Here’s the thing, incentives are everything. Even a profitable, successful deal can go south quickly if everyone’s incentives aren’t aligned properly.

 

You’ve really got to cut to the core of what motivates the management and be willing to adjust on the fly if you make a mistake. This even applies to yourself and your own motivations.


*Cue my time to tie up the story from the beginning. 


If you remember from the beginning of the article, I said I felt slighted. Somehow, I had undercut my compensation. FOMO, but on steroids. 


That is all true, BUT those feelings were short lived. I got over them once I remembered I started with nothing.

 

I had no experience, no network, or money. I was a 20 something with big dreams and little to back it up. 


The individuals we partnered with took HUGE risks on Ian and I, signing full recourse loans, and stroking big checks of their own money. They deserved every penny for stomaching our rookie mistakes and growing pains as a new company. 

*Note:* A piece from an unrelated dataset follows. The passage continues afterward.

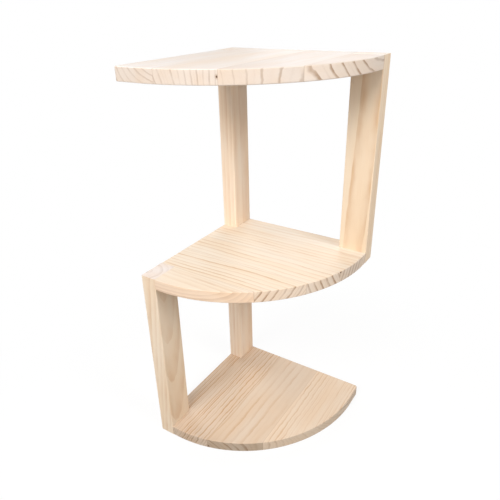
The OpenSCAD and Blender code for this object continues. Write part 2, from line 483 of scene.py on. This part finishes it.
def room_light(strength, tint):
    """An even room: white where the camera looks at it, dimmer and a little warm as a source of light."""
    world = bpy.data.worlds.new("studio")
    scene.world = world
    bench = Bench(world)
    viewed = bench.viewed()
    level = viewed * (1.0 - strength) + strength
    colour = bench.blend(viewed, tint, rgba(1, 1, 1))
    white = bench.add("Background", None, {"Color": colour, "Strength": level})
    bench.add("OutputWorld", None, {"Surface": white})


room_light(0.15, rgba(1.0, 0.88, 0.78))

# name: where it hangs, where it points, its width and height, all in metres, and its power in watts
LAMPS = {
    "softbox_left": ((-0.199, -1.130, 0.910), (0.0, 0.0, 0.3), (0.5, 0.5), 4.3),
    "softbox_front": ((0.030, -0.944, 1.039), (0.0, 0.0, 0.3), (0.6, 0.6), 10.2),
    "softbox_right": ((1.130, -0.060, 1.060), (0.0, 0.0, 0.3), (0.5, 0.5), 7.0),
    "softbox_side": ((1.080, -0.250, 0.780), (0.0, 0.0, 0.25), (0.5, 0.5), 2.9),
    "softbox_back_left": ((-1.050, 0.300, 0.560), (0.0, 0.0, 0.25), (0.6, 0.6), 4.6),
    "softbox_back_right": ((-0.300, 1.050, 0.560), (0.0, 0.0, 0.25), (0.6, 0.6), 4.6),
}

for name, (place, target, size, power) in LAMPS.items():
    lamp = bpy.data.lights.new(name, "AREA")
    lamp.shape = "RECTANGLE"
    lamp.size, lamp.size_y = size
    lamp.energy = power
    hung = bpy.data.objects.new(name, lamp)
    hung.location = place
    hung.rotation_euler = (Vector(target) - Vector(place)).to_track_quat("-Z", "Y").to_euler()
    scene.collection.objects.link(hung)

# The camera, fitted to the outlines in the photograph. EYE and AIM are in metres, FOCAL in millimetres
# for a picture 36 mm wide, and ROLL in degrees about the line of sight.
EYE = Vector((0.27458, -0.44539, 0.51997))
AIM = Vector((-0.01882, 0.00425, 0.24727))
FOCAL = 35.707
ROLL = -1.319

lens = bpy.data.cameras.new("camera")
lens.lens = FOCAL
lens.sensor_width = 36.0
lens.clip_start = 0.01
camera = bpy.data.objects.new("camera", lens)
turned = (AIM - EYE).to_track_quat("-Z", "Y").to_matrix().to_4x4()
camera.matrix_world = Matrix.Translation(EYE) @ turned @ Matrix.Rotation(math.radians(ROLL), 4, "Z")
scene.collection.objects.link(camera)
scene.camera = camera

Better yet, they’ve continued to be instrumental in our ongoing growth and development. 


It might be human nature to be greedy, but I personally don’t regret a damn thing about what I agreed to in the past. Let my fleeting moment of greed and weakness serve as warning to you.


You must put in the time and pay your dues all while maintaining character and humility. And the best part? It is all within your control.